To complicate matters, the Earth’s tectonic plates are geologically active, meaning that they are continuously moving in one direction or another. For instance, the Pacific plate, cradling the Pacific Ocean, is moving generally in the Northwest direction. Once upon a time, some millions of years ago, a hole opened up in the Pacific plate. As a result, this hot spot magma flowed through the crust and formed a series of undersea volcanoes. Over time the volcanoes built up and up and up until they broke the surface of the ocean. At this point we would call the volcano, and the exposed land around the volcano, an island.

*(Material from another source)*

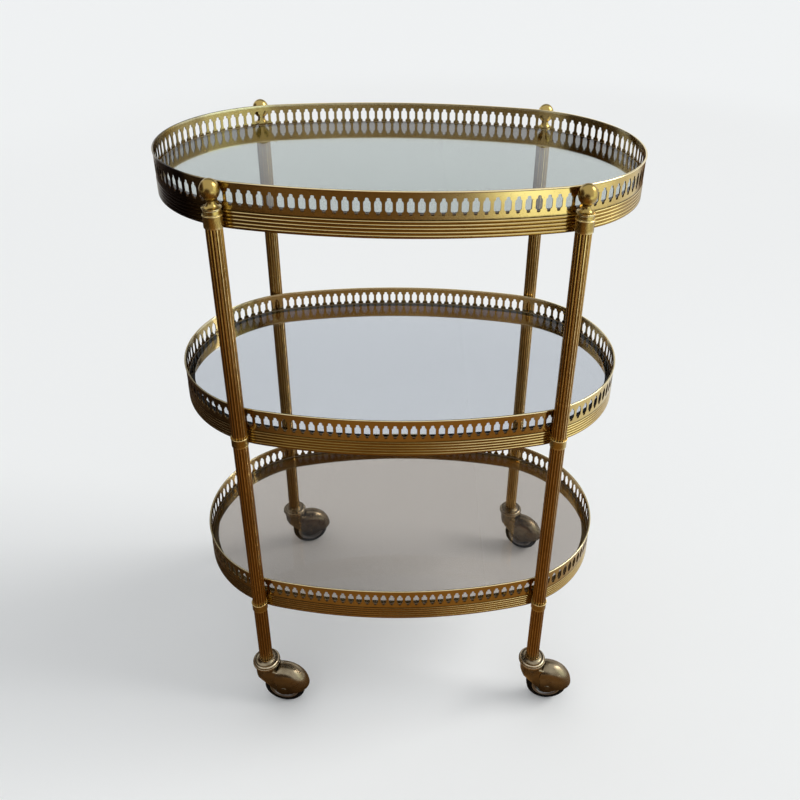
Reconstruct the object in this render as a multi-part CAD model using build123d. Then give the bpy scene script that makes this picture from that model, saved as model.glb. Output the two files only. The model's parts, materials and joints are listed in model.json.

Because the Pacific Plate is moving northwest and the hot spot remains stationary underneath the crust, as the Pacific Plate moves, a series of volcanoes form over the hot spot. Over time these volcanoes form what geologists call “island arcs.” In the case of the Hawaiian Islands, those islands farthest from the hot spot are the ones farthest northwest. The newer islands are closer to the hot spot, which is currently located near the Big Island, or Hawaii. I say “near” because there is a new island in the making that is slightly southeast from Hawaii. However, the island of Hawaii is still very active.

Necker Island is one of the older volcanic islands, believed to at one point been made up of two cone volcanoes. What has happened to Necker Island over time is that its weight has actually pushed the island further and further below sea level. When I first arrived I was very surprised to find that Necker Island was more of a “rock” than an “island.” But looking at nautical charts of the depths around Necker Island, where we have been doing all of our lobster trapping, it is very easy to see the borders of what used to be a rather large island. We are dropping traps in about 15 fathoms of water (15 times 6 feet), and almost immediately to the other side of the ship where we drop traps the water drops down in some cases to about 1,365 fathoms (1,365 times 6 feet)! I wish that I could attach a topographic map of the island and the waters around the island, but without Internet on the ship it is hard to find.

Eventually Necker Island will do what the islands to the northwest are doing, and it will completely sink down into the sea. When this happens it will be called a “seamount” and will be subject to erosion by the oceans currents. Literally, mountains are tumbling to the sea. Kind of cool huh!